Elliptic curve arithmetic and cryptography library in Rust - bren2013
https://github.com/Bren2010/ecc

======
nullc
Uh, users almost never want ElGamal encryption. It has a few interesting
applications, but its very easy to make insecure systems using it. Where it's
used it should be packaged up into a complete protocol that handles the
footgunnery.

This claims to have constant time operations, but the addition law is very
clearly not constant time:
[https://github.com/Bren2010/ecc/blob/master/src/curves.rs#L9...](https://github.com/Bren2010/ecc/blob/master/src/curves.rs#L93)
Likewise, the field operations are not constant time. Simply doing both the 1
and 0 path and throwing the other side out is not generally adequate to
achieve constant time behaviour when the underlying operations are variable
time (and also see, for example, the flush/reload attacks in the literature).

Also the field operations appear to be variable time. (So, it looks like the
inversions to convert back to affine would leak shared secret data for ECDH,
or information about the nonce in ECDSA.) It looks like the reduction in kinv
alone would likely leak log2(k^-1) pretty directly in timing, so if you could
capture some large number of signatures with a single key you could probably
recover it, potentially even remotely. (Not trying to be harsh here, OpenSSL
is just as bad for their generic code... but if someone is advertised as
constant time, it ought to meet the strongest definition of it since the
caller is not going to be a cryptographer and he's going to treat it as a
black box and inevitably use it in the most exploitable way possible. :) )
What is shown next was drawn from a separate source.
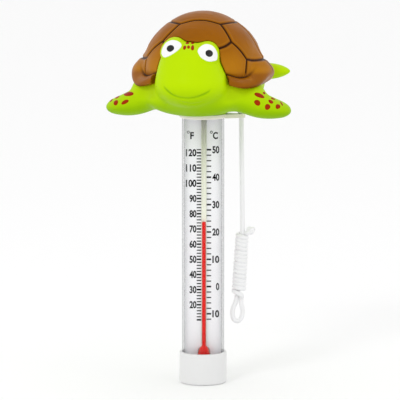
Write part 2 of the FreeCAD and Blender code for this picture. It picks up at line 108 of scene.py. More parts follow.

General question about rust: Is there any way to reliably write constant time
code in it? Or are you always at the mercy of the compiler undermining you?
E.g. happily unrolling loops, optimizing out dummy operations, and turning
branchless comparisons into branchy ones. (I wouldn't have expected that would
be, since there isn't really in C; unless you're able to audit the compiler
output ... and rust is even higher level).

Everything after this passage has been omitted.